If what's being demonstrated is the ability to jump through hoops, he has to
jump through at least one. This is just him standing next to a hoop, telling
everyone that he just jumped through it.

------
dineshp2
Looks like the proof is not valid and does not prove Wright is Satoshi [1].

So the question becomes what is Wright trying to do by providing fake proofs?

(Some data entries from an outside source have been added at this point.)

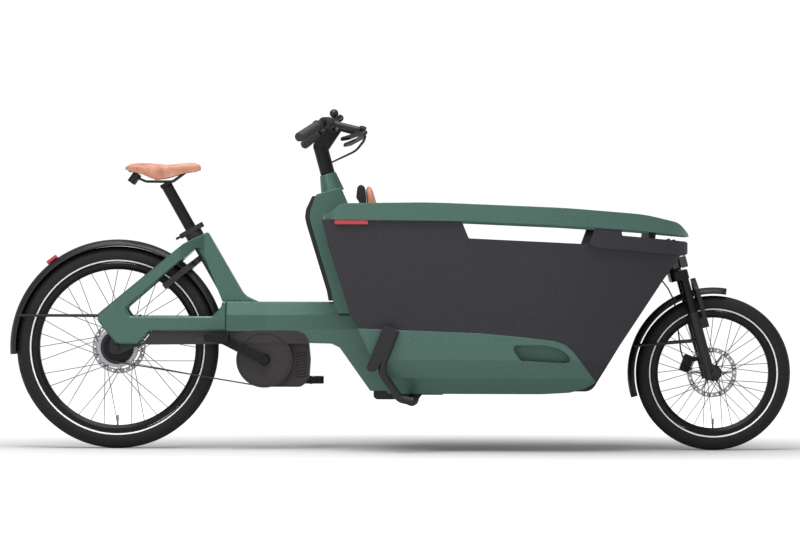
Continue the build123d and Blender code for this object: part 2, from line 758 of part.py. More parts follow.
# ---------------------------------------------------------------- seat clamp, post and saddle
with BuildPart() as seat_clamp:
    with BuildSketch(seat_axis.offset(1)):
        RectangleRounded(88, 62, 18)
        Circle(post_radius + running_fit, mode=Mode.SUBTRACT)
    extrude(amount=clamp_height)
    # collar between the plate and the tube's sleeve
    with BuildSketch(seat_axis.offset(-clamp_collar)):
        Circle(post_radius + 11)
        Circle(post_radius + running_fit, mode=Mode.SUBTRACT)
    extrude(amount=clamp_collar + 1)
    add(seat_tube.part, mode=Mode.SUBTRACT)
    add(rear_stays.part, mode=Mode.SUBTRACT)
    with BuildSketch(seat_axis.offset(5)):
        with Locations((-48, 0)):
            RectangleRounded(26, 12, 4)
    extrude(amount=8)

with BuildPart() as seatpost:
    with BuildSketch(seat_axis.offset(-post_insertion)):
        Circle(post_radius)
        Circle(post_radius - 3, mode=Mode.SUBTRACT)
    extrude(amount=post_insertion + post_exposed)
    with BuildSketch(seat_axis.offset(post_exposed)):
        Circle(post_radius)
    extrude(amount=16)
    with BuildSketch(seat_axis.offset(post_exposed + 14)):
        RectangleRounded(40, 50, 8)
    extrude(amount=12)

saddle_x = rear_x + 23
saddle_side = [(0, 926), (2, 946), (20, 958), (86, 962), (150, 957), (222, 964), (250, 960), (257, 946),
               (244, 930), (212, 928), (150, 908), (94, 901), (60, 922)]
saddle_side_radii = [6, 10, 20, 200, 300, 60, 14, 10, 6, 60, 60, 30, 20]
saddle_plan = [(0, 62), (12, 84), (50, 88), (105, 62), (160, 30), (240, 22), (258, 10)]
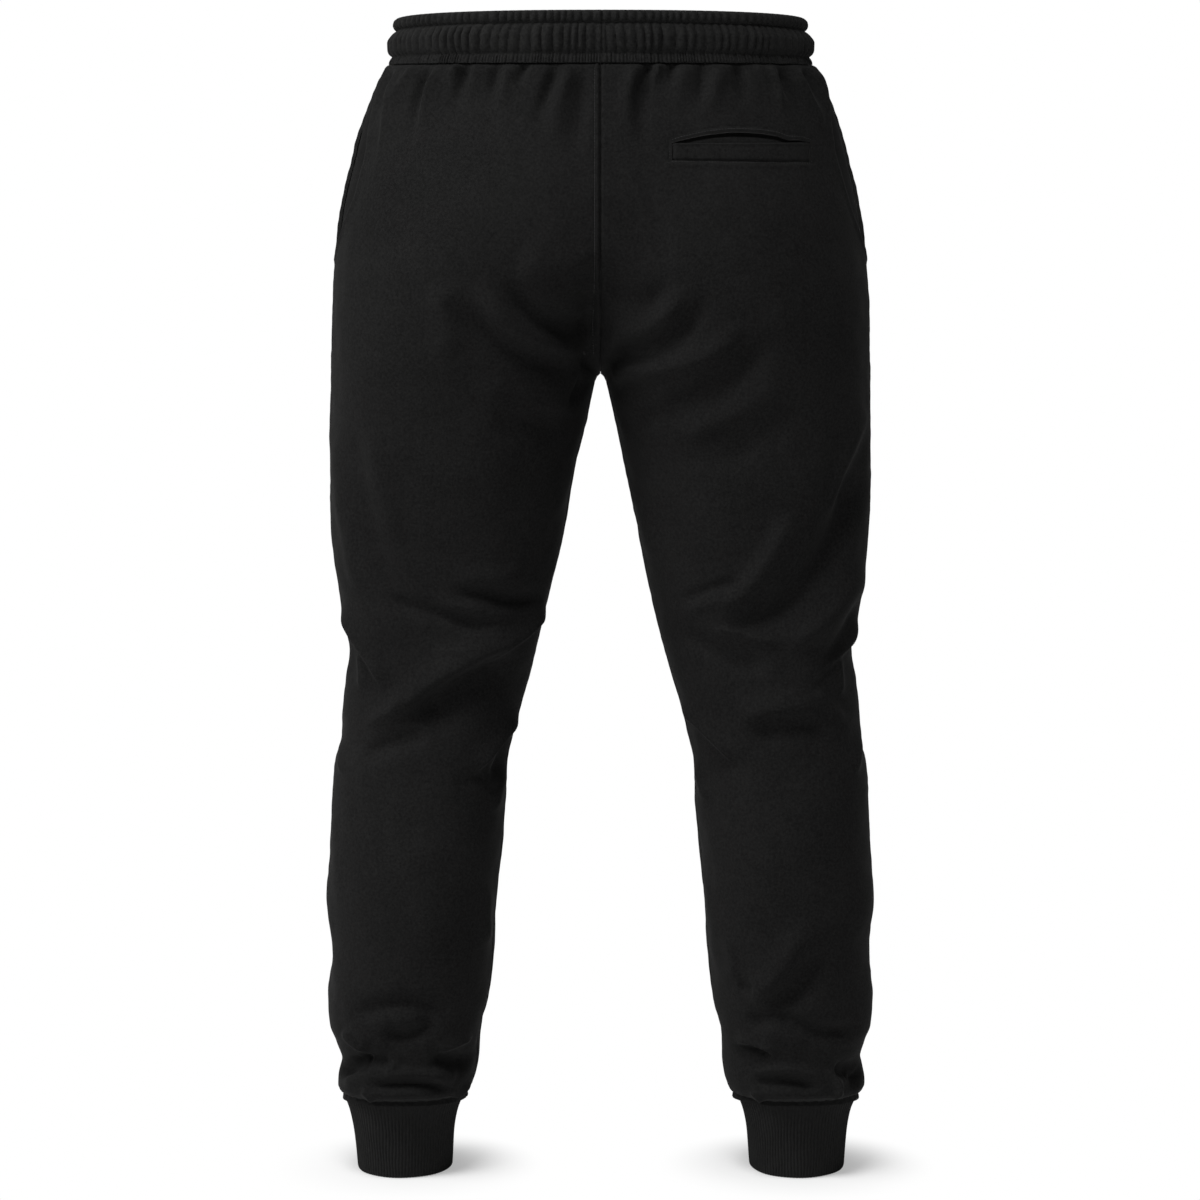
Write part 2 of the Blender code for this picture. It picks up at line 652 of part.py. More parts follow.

And I wonder if the press/reporters even bothered to verify the proof or they
were caught in the craze to publish _breaking news_.

[1]
[https://www.reddit.com/r/Bitcoin/comments/4hf4xj/creator_of_...](https://www.reddit.com/r/Bitcoin/comments/4hf4xj/creator_of_bitcoin_reveals_identity/)

------
justin_
What is the point of that base64 string at the top? In the context of the
article, I thought it would be a signature of "Craig Wright" or "Craig Wright,
Satoshi", but it's only a base64 encoded string of one the earlier things he
wrote:

    
    
      % base64 --decode <<EOF
      IFdyaWdodCwgaXQgaXMgbm90IHRoZSBzYW1lIGFzIGlmIEkgc2lnbiBDcmFpZyBXcmlnaHQsIFNhdG9zaGkuCgo=
      EOF
       Wright, it is not the same as if I sign Craig Wright, Satoshi.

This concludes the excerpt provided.